Смерть Иоганна случилась в 1602 году. Появление Дмитрия в Польше отвлекло внимание Бориса от устройства судьбы дочери, тем более что кончина датского принца как-то остудила любовный пыл других женихов. В 1605 году Ксения все еще была незамужней девкой. Как я уже отмечал, ходили слухи, что Дмитрий польстился на нее. По другим известиям, ее сразу после убийства матери и брата постригли в один из Владимирских монастырей под именем Ольги. Пушкин отвергал первое предположение. «Это ужасное обвинение не доказано, – писал он, – и я лично считаю своей священной обязанностью ему не верить». Полагаю, что это также долг всякого историка, не желающего прослыть за сплетника.

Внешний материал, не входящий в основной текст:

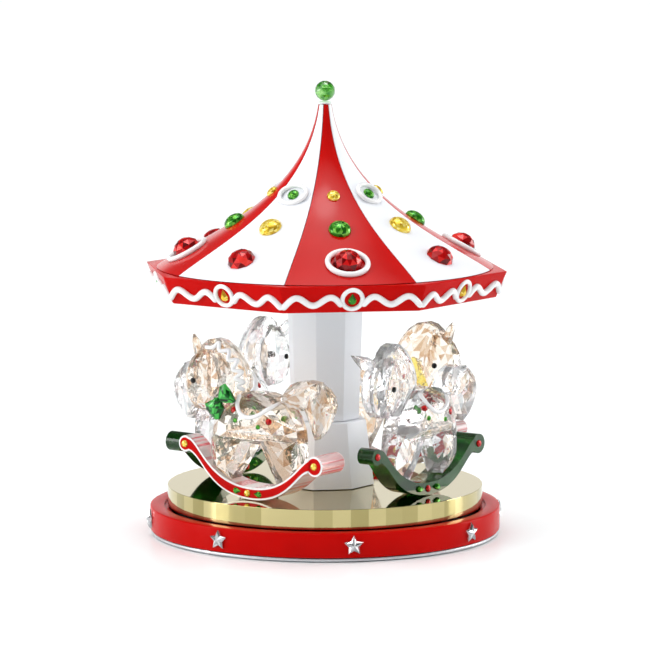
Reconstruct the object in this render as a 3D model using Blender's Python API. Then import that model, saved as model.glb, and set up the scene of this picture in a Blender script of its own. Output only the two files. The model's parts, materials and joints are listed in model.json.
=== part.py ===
"""Carousel music box: a turning platform of four crystal rocking horses under a striped tent roof.

The frame is metres with +Z up. The origin is the centre of the base's underside, and the front is -Y.
Lengths below are millimetres, and MM turns them into metres when a mesh is made.
"""

import math
import random

import bmesh
import bpy
from mathutils import Matrix, Vector

MM = 0.001
GAP = 0.3
FULL_TURN = 2 * math.pi
SIDES = 8
ROUND_SEGMENTS = 72
SMALL_ROUND_SEGMENTS = 24
SMOOTH_ANGLE = math.radians(40)

# Base housing
BASE_RADIUS = 85.5
BASE_INNER_RADIUS = 78.4
BASE_BOTTOM = 2.2
BASE_TOP = 13.9
BASE_EDGE = 0.9
TRIM_INNER_RADIUS = 82.0
TRIM_OUTER_RADIUS = 85.0
TRIM_BOTTOM = 0.5
FOOT_INNER_RADIUS = 77.5
FOOT_OUTER_RADIUS = 81.5
PLATE_BOTTOM = 5.0
PLATE_TOP = 6.6
STAR_RADIUS = 4.9
STAR_WAIST = 0.5
STAR_BACK = 85.8
STAR_EDGE = 0.5
STAR_DEPTH = 2.0
STAR_HEIGHT = 8.2
BEVEL_MIDDLE = 0.3

# Turntable and column
DISC_RADIUS = 77.0
DISC_BOTTOM = 14.2
DISC_TOP = 23.8
DISC_WALL = 2.0
DISC_EDGE = 0.5
DISC_BORE = 3.0
COLUMN_LEDGE = 0.3
COLUMN_CHAMFER = 0.6
COLUMN_STEP = 56.0
COLUMN_LOWER_RADII = (24.6, 20.2)
COLUMN_UPPER_RADII = (17.0, 19.0)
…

Бояре великодушно прощали царю и свободу торговли, и непоседливость, и адскую машину, и женщин, но не могли смириться с двумя вещами: любовью Дмитрия к иноземным обычаям и отсутствием в царе наружного, показного благочестия. Правда, предпочтение иностранному перед своим москвичам было уже не в диковинку – за время царствования Грозного и Годунова они постепенно свыклись с мыслью о том, что у западных еретиков есть чему поучиться. Зато неосторожные высказывания царя о дурном состоянии церковных дел вызывали у них шок. Богословское учение о Москве – третьем Риме, нанесшее немалый ущерб русской мысли и русской нравственности, привило московским людям совершенно дикарское чувство обособленности и исключительности; любое, даже самое благожелательное указание на недостатки церковной жизни и учреждений казалось им кощунственным посягательством на веру. Между тем Дмитрий, не стесняясь, говорил духовным и светским такие вещи:
– У вас в церкви только обряды, а смысл их от вас сокрыт; только в том видите благочестие, чтобы поститься, чествовать иконы и поклоняться мощам, а никакого понятия о существе веры не имеете, догматов не знаете. Ваши попы и архиереи – невежды, народ не учат. Вы лицемерно славитесь своим благочестием и считаете себя самым праведным народом в мире, называя себя новым Израилем, а живете не по-христиански, недостойны высокого о себе мнения: вы развратны, злобны, мало любите ближнего, мало расположены делать добро.